→ **YOUR GOAL**:
All lines from the one with "color([0.88, 0.10, 0.06])" through the one with "scene = bpy.context.scene", and only those, are to be reproduced exactly, both ends included.

Scripts that build objects
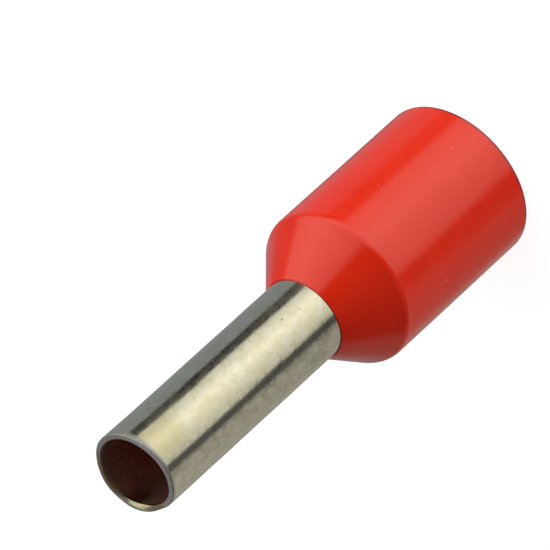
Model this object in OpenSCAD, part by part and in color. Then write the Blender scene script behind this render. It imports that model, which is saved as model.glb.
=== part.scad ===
// Insulated wire-end ferrule.
// A thin seamless metal sleeve takes the bare strands of a stranded wire, and
// a plastic collar with a conical shoulder guides the strands in and takes the
// end of the wire's insulation. The part stands on the flat open end of its
// collar, with the sleeve straight up. Millimetres.

/* [Sleeve] */
// Outside diameter of the metal sleeve
sleeve_od = 2.6; // [2.2:0.05:2.64]
// Wall thickness of the metal sleeve
sleeve_wall = 0.16; // [0.1:0.01:0.25]
// Length of sleeve that stands out of the collar
sleeve_reach = 7.8; // [5:0.1:18]
// Largest diameter of the funnel that the sleeve opens into inside the collar
funnel_od = 3.9; // [3.2:0.05:4.1]
// Radius that breaks the two edges of the sleeve's cut mouth
mouth_edge_r = 0.02; // [0.01:0.005:0.045]

/* [Collar] */
// Outside diameter of the collar's barrel
collar_od = 5.0; // [4.8:0.05:5.6]
// Wall thickness of the collar's barrel
collar_wall = 0.4; // [0.3:0.01:0.45]
// Length of the collar from its open end to its nose
collar_length = 7.3; // [6:0.1:9]
// Axial length of the conical shoulder between barrel and nose
cone_length = 1.56; // [1.2:0.02:2]
// Outside diameter of the nose, where the shoulder meets the sleeve
nose_od = 2.66; // [2.66:0.01:2.9]
// Length over which the nose grips the straight sleeve
nose_grip = 0.18; // [0.1:0.02:0.4]
// Axial length of the conical seat between that grip and the barrel's bore
seat_length = 1.33; // [1:0.01:1.6]
// Blend radius between the barrel and the shoulder
shoulder_r = 0.36; // [0.12:0.06:0.6]
// Radius on the outer edge of the open end
rim_r = 0.03; // [0.02:0.01:0.15]
// Width of the small lead-in chamfer on the inner edge of the open end
lead_in = 0.08; // [0.02:0.01:0.12]

/* [Hidden] */
$fn = 96;

// radii
sleeve_r = sleeve_od / 2;
bore_r = sleeve_r - sleeve_wall;
barrel_r = collar_od / 2;
cavity_r = barrel_r - collar_wall;
nose_r = nose_od / 2;
funnel_r = funnel_od / 2;

// heights above the open end
tip_z = collar_length + sleeve_reach;
cone_z = collar_length - cone_length;

// The conical seat inside the shoulder, from the sleeve's outside to the
// barrel's bore. The shoulder's wall thins towards the nose.
seat_top_z = collar_length - nose_grip;
seat_low_z = seat_top_z - seat_length;
seat_a = atan((cavity_r - sleeve_r) / seat_length);
// The height at which a line parallel to the seat, a depth d further in,
// passes the radius r
function seat_z(r, d) = seat_top_z - (r - sleeve_r + d / cos(seat_a)) / tan(seat_a);

// The funnel lies on that seat and ends square to its own wall
funnel_z = seat_z(funnel_r, 0);
funnel_in_r = funnel_r - sleeve_wall * cos(seat_a);
funnel_in_z = funnel_z - sleeve_wall * sin(seat_a);
throat_z = seat_z(bore_r, sleeve_wall);

// A corner c of a profile is rounded to radius r, given the unit vectors u and
// v along its two faces away from the corner. corner_wedge() is the piece
// between the feet of the rounding, and rounded() swaps it for a round one.
function unit(v) = v / norm(v);
function dot2(u, v) = u[0] * v[0] + u[1] * v[1];
function half_angle(u, v) = acos(dot2(u, v)) / 2;
function round_centre(c, u, v, r) = c + unit(u + v) * r / sin(half_angle(u, v));
function foot(c, u, v, r) = c + u * r / tan(half_angle(u, v));

module corner_wedge(c, u, v, r) {
  o = round_centre(c, u, v, r);
  p = foot(c, u, v, r);
  q = foot(c, v, u, r);
  polygon([o, o + 3 * (p - o), o + 4 * (p - o) + 4 * (q - o), o + 3 * (q - o)]);
}

module rounded(c, u, v, r) {
  difference() {
    children();
    corner_wedge(c, u, v, r);
  }
  intersection() {
    children();
    translate(round_centre(c, u, v, r)) circle(r);
    corner_wedge(c, u, v, r);
  }
}

// One drawn length of thin tube, square cut at the mouth and flared at the
// hidden end into a short funnel that guides the strands and locks the collar.
module metal_sleeve() {
  color([0.80, 0.78, 0.70])
  rotate_extrude()
  rounded([sleeve_r, tip_z], [-1, 0], [0, -1], mouth_edge_r)
  rounded([bore_r, tip_z], [1, 0], [0, -1], mouth_edge_r)
  polygon([
    [bore_r, tip_z],
    [bore_r, throat_z],
    [funnel_in_r, funnel_in_z],
    [funnel_r, funnel_z],
    [sleeve_r, seat_top_z],
    [sleeve_r, tip_z]
  ]);
}

// The moulded collar: straight barrel, conical shoulder, and a thin nose that
// grips the sleeve.
module insulating_collar() {
  slope = unit([nose_r - barrel_r, cone_length]);
  color([0.88, 0.10, 0.06])
  rotate_extrude()
  rounded([barrel_r, cone_z], [0, -1], slope, shoulder_r)
  rounded([barrel_r, 0], [0, 1], [-1, 0], rim_r)
  polygon([
    [sleeve_r, collar_length],
    [sleeve_r, seat_top_z],
    [cavity_r, seat_low_z],
    [cavity_r, lead_in],
    [cavity_r + lead_in, 0],
    [barrel_r, 0],
    [barrel_r, cone_z],
    [nose_r, collar_length]
  ]);
}

metal_sleeve();
insulating_collar();
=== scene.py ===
import math

import bpy
import numpy as np
from mathutils import Matrix, Vector


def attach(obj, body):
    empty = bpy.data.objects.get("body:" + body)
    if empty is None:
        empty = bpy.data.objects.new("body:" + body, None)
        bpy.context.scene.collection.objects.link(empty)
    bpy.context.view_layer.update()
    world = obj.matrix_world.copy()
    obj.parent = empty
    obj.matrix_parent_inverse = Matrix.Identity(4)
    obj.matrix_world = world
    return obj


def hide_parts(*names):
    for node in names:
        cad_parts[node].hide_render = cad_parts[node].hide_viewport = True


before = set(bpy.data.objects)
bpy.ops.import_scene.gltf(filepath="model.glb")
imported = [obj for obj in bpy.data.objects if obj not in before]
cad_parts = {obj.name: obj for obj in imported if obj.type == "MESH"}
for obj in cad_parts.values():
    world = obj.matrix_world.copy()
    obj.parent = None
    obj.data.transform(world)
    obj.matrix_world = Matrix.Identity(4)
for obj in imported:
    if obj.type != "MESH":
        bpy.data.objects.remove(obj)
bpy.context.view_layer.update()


scene = bpy.context.scene

# ---------------------------------------------------------------- camera
# The part stands on the collar's open end, its axis along +Z. The camera looks down on it at 36 degrees, rolled.
cam_data = bpy.data.cameras.new("camera")
cam_data.sensor_fit = "HORIZONTAL"
cam_data.sensor_width = 36.0
cam_data.lens = 475.70
cam_data.clip_start = 0.01
cam_data.clip_end = 3.0
cam = bpy.data.objects.new("camera", cam_data)
scene.collection.objects.link(cam)
cam.matrix_world = Matrix((
    (-0.67364926, 0.73901757, -0.00705023, 0.0000193),
    (-0.43490537, -0.40411357, -0.80470463, -0.1638416),
    (-0.59753995, -0.53902250, 0.59363352, 0.1278748),
    (0.0, 0.0, 0.0, 1.0),
))
scene.camera = cam
scene.view_settings.view_transform = "Standard"
scene.view_settings.look = "None"

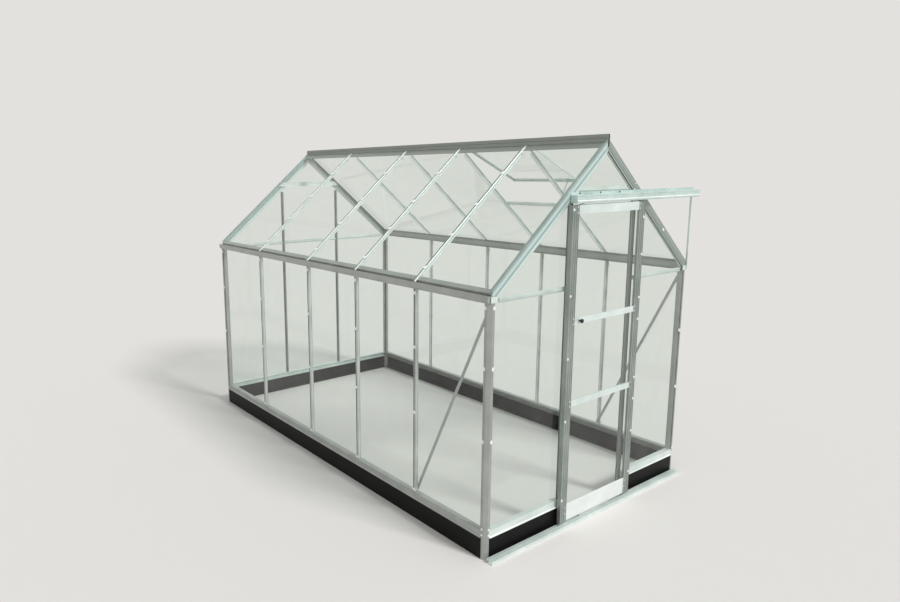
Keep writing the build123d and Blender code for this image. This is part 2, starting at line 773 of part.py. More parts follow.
# Vent sill: a channel across the bay that closes against the vent's bottom rail
sill_plane = Plane(
    origin=(0, vent_stop - pane_edge, ridge_height),
    x_dir=(cos(pitch), 0, -sin(pitch)),
    z_dir=(0, -1, 0),
)
with BuildPart() as vent_sill:
    with BuildSketch(sill_plane):
        with Locations((vent_sill_distance, fit)):
            Rectangle(vent_sill_width, skin, align=(Align.CENTER, Align.MIN))
        with Locations((vent_sill_distance - vent_sill_width / 2, fit)):
            Rectangle(skin, vent_sill_upstand, align=(Align.MIN, Align.MIN))
        with Locations((vent_sill_distance + vent_sill_width / 2, fit)):
            Rectangle(skin, glass + 2 * skin, align=(Align.MAX, Align.MIN))
    extrude(amount=vent_stop - vent_start - 2 * pane_edge)
    # Lug and pin for the lower end of the stay
    with BuildSketch(side_view(pin_plate_y + skin)):
        with Locations(lower_pin):
            Rectangle(2 * stay_width + 2 * skin, 2 * stay_pin_rise - skin, rotation=-degrees(pitch))
    extrude(amount=skin)
    with BuildSketch(side_view(pin_plate_y + skin)):
        with Locations(lower_pin):
            Circle(pin_radius)
    extrude(amount=2 * skin + stay_thickness + fit)
write(vent_sill.part, "vent_sill")

# Vent stay: a flat bar with a row of holes, pinned to the vent and set on the sill's pin
stay_span = hypot(upper_pin[0] - lower_pin[0], upper_pin[1] - lower_pin[1])
stay_slope = degrees(atan2(lower_pin[1] - upper_pin[1], lower_pin[0] - upper_pin[0]))
stay_plane = side_view(stay_y + stay_thickness / 2)
with BuildPart() as vent_stay:
    with BuildSketch(stay_plane):
        with Locations(Location((upper_pin[0], upper_pin[1], 0), (0, 0, stay_slope))):
            with Locations((-stay_width / 2, 0)):
                Rectangle(stay_span + stay_tail, stay_width, align=(Align.MIN, Align.CENTER))
            with Locations((0, 0), (stay_span, 0)):
                Circle(stay_hole, mode=Mode.SUBTRACT)
            with Locations((stay_span - stay_hole_spacing, 0), (stay_span - 2 * stay_hole_spacing, 0)):
                Circle(stay_hole, mode=Mode.SUBTRACT)
            with Locations((stay_span + stay_hole_spacing, 0)):
                Circle(stay_hole, mode=Mode.SUBTRACT)
    extrude(amount=stay_thickness)
write(vent_stay.part, "vent_stay")

# Door track: a channel that opens down through a slot, on a back plate that seats on the gable bars,
# with a stop plate that closes its left end
track_back = front - fit
track_front = track_back - track_depth
track_plane = Plane(origin=(track_right, 0, 0), x_dir=(0, 1, 0), z_dir=(1, 0, 0))
with BuildPart() as door_track:
    with BuildSketch(track_plane) as track_face:
        with Locations((track_back, track_bottom)):
            Rectangle(skin, track_height + track_flange, align=(Align.MAX, Align.MIN))
            Rectangle(track_depth, skin, align=(Align.MAX, Align.MIN))
        with Locations((track_back, track_top)):
            Rectangle(track_depth, skin, align=(Align.MAX, Align.MAX))
        with Locations((track_front, track_bottom)):
            Rectangle(skin, track_height, align=(Align.MIN, Align.MIN))
        with Locations((track_front, track_bottom + track_bead), (track_front, track_top - track_bead)):
            Circle(track_bead / 2)
        with Locations((door_middle, track_bottom)):
            Rectangle(track_slot, 3 * skin, mode=Mode.SUBTRACT)
    extrude(track_face.sketch, amount=-track_left - track_right)
    with Locations((-track_left, track_back, track_bottom)):
        Box(skin, track_depth, track_height, align=(Align.MIN, Align.MAX, Align.MIN))
write(door_track.part, "door_track")

# Strut under the right end of the track, an angle that stands on the end of the gutter
strut_line = track_right - strut_inset - strut_width
strut_top = track_top + track_flange - skin
with BuildPart() as track_strut:
    with Locations((strut_line, front, gutter_floor_height + skin)):
        Box(
            strut_width,
            gable_setback + skin,
            strut_top - gutter_floor_height - skin,
            align=(Align.MIN, Align.MIN, Align.MIN),
        )
        Box(
            skin,
            strut_leg,
            track_bottom - fit - gutter_floor_height - skin,
            align=(Align.MIN, Align.MAX, Align.MIN),
        )
write(track_strut.part, "track_strut")

# Floor track: a threshold along the front with a lip at each edge and two guide ribs for the door's fin
with BuildPart() as floor_track:
    with BuildSketch(Plane(origin=(half, 0, 0), x_dir=(0, 1, 0), z_dir=(1, 0, 0))) as floor_face:
        with Locations((front - fit, 0)):
            Rectangle(floor_track_depth, skin, align=(Align.MAX, Align.MIN))
            Rectangle(skin, floor_track_lip / 2, align=(Align.MAX, Align.MIN))
        with Locations((front - front_reach, 0)):
            Rectangle(skin, floor_track_lip, align=(Align.MIN, Align.MIN))
        rib_line = (guide_gap + skin) / 2
        with Locations((door_middle - rib_line, 0), (door_middle + rib_line, 0)):
            Rectangle(skin, guide_height, align=(Align.CENTER, Align.MIN))
    extrude(floor_face.sketch, amount=-width)
write(floor_track.part, "floor_track")

# Sliding door: each stile is a ribbed tube with a flange at the front that laps over the panes
door_half = door_width / 2
stile_inner = door_half - stile_tube
flange_inner = door_half - stile_width
with BuildPart() as door_stiles:
    for side in (-1, 1):
        stile_corner = (side * door_half, door_front, door_bottom)
        with BuildSketch(Plane(origin=stile_corner, x_dir=(-side, 0, 0), z_dir=(0, 0, -side))):
            Rectangle(stile_tube, door_depth, align=(Align.MIN, Align.MIN))
            Rectangle(stile_width, skin, align=(Align.MIN, Align.MIN))
            rib_spacing = (stile_width - skin) / 3
            for n in range(4):
                with Locations((n * rib_spacing, skin)):
                    Rectangle(skin, skin + stile_rib, align=(Align.MIN, Align.MAX))
            with Locations((skin, skin)):
                Rectangle(
                    stile_tube - 2 * skin,
                    door_depth - 2 * skin,
                    align=(Align.MIN, Align.MIN),
                    mode=Mode.SUBTRACT,
                )
        extrude(amount=-side * (door_top - door_bottom))
write(door_stiles.part, "door_stiles")

# Door rails: tubes between the stiles with a flange that laps over the panes
rail_end = stile_inner - fit
lap_end = flange_inner - fit
door_section = Plane(origin=(rail_end, door_front, 0), x_dir=(0, 1, 0), z_dir=(1, 0, 0))
kick_top = door_bottom + kick_height
stile_lap = stile_width - stile_tube
rail_sizes = (
    (door_top - top_rail_height, top_rail_height, stile_lap, 0.0),
    (middle_rail_centre - middle_rail_height / 2, middle_rail_height, glass_lap, glass_lap),
    (lower_rail_centre - middle_rail_height / 2, middle_rail_height, glass_lap, glass_lap),
)


def door_rail(low, height, lap_below, lap_above):
    """A rail across the door: a tube with its front face drawn out over the pane below and above."""
    tube = height - lap_below - lap_above
    with BuildSketch(door_section) as rail:
        with Locations((0, low)):
            Rectangle(skin, height, align=(Align.MIN, Align.MIN))
        with Locations((0, low + lap_below)):
            Rectangle(door_depth, tube, align=(Align.MIN, Align.MIN))
        with Locations((skin, low + lap_below + skin)):
            Rectangle(
                door_depth - 2 * skin,
                tube - 2 * skin,
                align=(Align.MIN, Align.MIN),
                mode=Mode.SUBTRACT,
            )
    extrude(rail.sketch, amount=-2 * rail_end)


def clear_stile_flanges():
    """Cut the ends of a rail back behind the flanges of the stiles."""
    for side in (-1, 1):
        with Locations((side * lap_end, door_front + skin + fit, 0)):
            Box(
                stile_width,
                door_depth,
                door_top,
                align=(outward(side), Align.MAX, Align.MIN),
                mode=Mode.SUBTRACT,
            )


with BuildPart() as door_rails:
    for sizes in rail_sizes:
        door_rail(*sizes)
    clear_stile_flanges()
write(door_rails.part, "door_rails")

# Kick panel: a rail with a trim bead, a sheet, a rolled lower edge and the fin that runs in the floor track
roll_centre = door_bottom + kick_roll
with BuildPart() as door_kick_panel:
    door_rail(kick_top - kick_rail, kick_rail, 0.0, stile_lap)
    with BuildSketch(door_section) as sheet:
        with Locations((0, roll_centre)):
            Rectangle(skin, kick_height - kick_roll - kick_rail + skin, align=(Align.MIN, Align.MIN))
        with Locations((kick_roll, roll_centre)):
            Circle(kick_roll)
            Circle(kick_roll - skin, mode=Mode.SUBTRACT)
        with Locations((0, kick_top - kick_bead)):
            Circle(kick_bead / 2)
    extrude(sheet.sketch, amount=-2 * rail_end)
    clear_stile_flanges()
    with Locations((0, door_middle, door_bottom + skin / 2)):
        Box(
            fin_length,
            fin_thickness,
            fin_depth + skin / 2,
            align=(Align.CENTER, Align.CENTER, Align.MAX),
        )
write(door_kick_panel.part, "door_kick_panel")

# Door glass: three panes behind the flanges
rail_tops = [kick_top - stile_lap]
rail_tops += [lower_rail_centre + middle_rail_height / 2 - glass_lap]
rail_tops += [middle_rail_centre + middle_rail_height / 2 - glass_lap]
rail_bottoms = [lower_rail_centre - middle_rail_height / 2 + glass_lap]
rail_bottoms += [middle_rail_centre - middle_rail_height / 2 + glass_lap]
rail_bottoms += [door_top - top_rail_height + stile_lap]
with BuildPart() as door_glass:
    for low, high in zip(rail_tops, rail_bottoms):
        with Locations((0, door_front + skin + fit, low + pane_gap)):
            Box(
                2 * (stile_inner - pane_gap),
                glass,
                high - low - 2 * pane_gap,
                align=(Align.CENTER, Align.MIN, Align.MIN),
            )
write(door_glass.part, "door_glass")

# Door hangers: a plate on a foot, with an axle and a wheel on each side that runs on the track's lips
axle_height = track_bottom + skin + fit + wheel_radius
hanger_foot = door_top + fit
with BuildPart() as door_hangers:
    for x in (hanger_inset - door_half, door_half - hanger_inset):
        with Locations((x, door_middle, hanger_foot)):
            Box(
                hanger_width,
                door_depth - 2 * skin,
                hanger_plate,
                align=(Align.CENTER, Align.CENTER, Align.MIN),
            )
            Box(
                hanger_width / 2,
                hanger_plate,
                axle_height + wheel_radius - hanger_foot,
                align=(Align.CENTER, Align.CENTER, Align.MIN),
            )
        with BuildSketch(gable_view(-1)) as axle:
            with Locations((x, axle_height)):
                Circle(axle_radius)
        with BuildSketch(gable_view(-1)) as wheel:
            with Locations((x, axle_height)):
                Circle(wheel_radius)
        axle_end = wheel_spacing / 2 + wheel_thickness / 2
        extrude(axle.sketch.translate((0, door_middle - front + axle_end, 0)), amount=2 * axle_end)
        for turn in (-1, 1):
            wheel_back = door_middle + turn * wheel_spacing / 2 + wheel_thickness / 2
            extrude(wheel.sketch.translate((0, wheel_back - front, 0)), amount=wheel_thickness)
write(door_hangers.part, "door_hangers")

# Knob on the middle rail: a neck and a bevelled head, turned about the line square to the door
knob_place = (knob_inset - door_half, door_front, middle_rail_centre)
with BuildPart() as door_knob:
    with BuildSketch(Plane(origin=knob_place, x_dir=(1, 0, 0), z_dir=(0, 0, 1))):
        Polygon(
            (0, -fit),
            (knob_neck, -fit),
            (knob_neck, -knob_length / 2),
            (knob_radius - knob_bevel, -knob_length / 2),
            (knob_radius, -knob_length / 2 - knob_bevel),
            (knob_radius, knob_bevel - knob_length),
            (knob_radius - knob_bevel, -knob_length),
            (0, -knob_length),
            align=None,
        )
    revolve(axis=Axis(knob_place, (0, 1, 0)))
write(door_knob.part, "door_knob")
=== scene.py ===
from math import atan2, cos, pi, radians, sin

import bmesh
import bpy
from mathutils import Matrix, Vector


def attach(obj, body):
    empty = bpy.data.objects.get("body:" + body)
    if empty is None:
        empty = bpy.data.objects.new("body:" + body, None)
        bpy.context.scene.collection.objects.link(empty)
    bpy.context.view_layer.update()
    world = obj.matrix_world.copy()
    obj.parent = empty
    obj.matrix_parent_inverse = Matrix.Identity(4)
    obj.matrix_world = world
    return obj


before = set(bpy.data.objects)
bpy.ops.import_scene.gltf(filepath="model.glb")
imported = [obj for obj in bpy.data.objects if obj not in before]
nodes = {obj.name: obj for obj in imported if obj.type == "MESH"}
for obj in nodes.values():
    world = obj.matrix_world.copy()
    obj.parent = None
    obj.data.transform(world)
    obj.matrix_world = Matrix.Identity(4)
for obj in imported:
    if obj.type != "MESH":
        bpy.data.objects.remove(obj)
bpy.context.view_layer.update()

# The plinth: a folded steel channel on all four sides, which stands on the ground and carries the
# aluminium sill. It is powder coated black, so it is smooth with a satin sheen, and dusty near the ground.
mm = 0.001
COATING_BLACK = "#070607"
GROUND_DUST = "#5b544c"
SPLASH_HEIGHT = 70 * mm
SPLASH_SIZE = 26 * mm
DUST_SHARE = 0.3  # where the dust lies thickest


def linear(code):
    """An sRGB hex colour as linear values with full opacity."""
    channels = [int(code[i : i + 2], 16) / 255 for i in (1, 3, 5)]
    return [c / 12.92 if c <= 0.04045 else ((c + 0.055) / 1.055) ** 2.4 for c in channels] + [1.0]


def add(tree, kind, inputs, **settings):
    """Add a node with its settings, and with values or links on its inputs."""
    node = tree.nodes.new(kind)
    for name, value in settings.items():
        setattr(node, name, value)
    for key, value in inputs.items():
        if isinstance(value, bpy.types.NodeSocket):
            tree.links.new(value, node.inputs[key])
        else:
            node.inputs[key].default_value = value
    return node.outputs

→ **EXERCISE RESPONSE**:
  color([0.88, 0.10, 0.06])
  rotate_extrude()
  rounded([barrel_r, cone_z], [0, -1], slope, shoulder_r)
  rounded([barrel_r, 0], [0, 1], [-1, 0], rim_r)
  polygon([
    [sleeve_r, collar_length],
    [sleeve_r, seat_top_z],
    [cavity_r, seat_low_z],
    [cavity_r, lead_in],
    [cavity_r + lead_in, 0],
    [barrel_r, 0],
    [barrel_r, cone_z],
    [nose_r, collar_length]
  ]);
}

metal_sleeve();
insulating_collar();
=== scene.py ===
import math

import bpy
import numpy as np
from mathutils import Matrix, Vector


def attach(obj, body):
    empty = bpy.data.objects.get("body:" + body)
    if empty is None:
        empty = bpy.data.objects.new("body:" + body, None)
        bpy.context.scene.collection.objects.link(empty)
    bpy.context.view_layer.update()
    world = obj.matrix_world.copy()
    obj.parent = empty
    obj.matrix_parent_inverse = Matrix.Identity(4)
    obj.matrix_world = world
    return obj


def hide_parts(*names):
    for node in names:
        cad_parts[node].hide_render = cad_parts[node].hide_viewport = True


before = set(bpy.data.objects)
bpy.ops.import_scene.gltf(filepath="model.glb")
imported = [obj for obj in bpy.data.objects if obj not in before]
cad_parts = {obj.name: obj for obj in imported if obj.type == "MESH"}
for obj in cad_parts.values():
    world = obj.matrix_world.copy()
    obj.parent = None
    obj.data.transform(world)
    obj.matrix_world = Matrix.Identity(4)
for obj in imported:
    if obj.type != "MESH":
        bpy.data.objects.remove(obj)
bpy.context.view_layer.update()


scene = bpy.context.scene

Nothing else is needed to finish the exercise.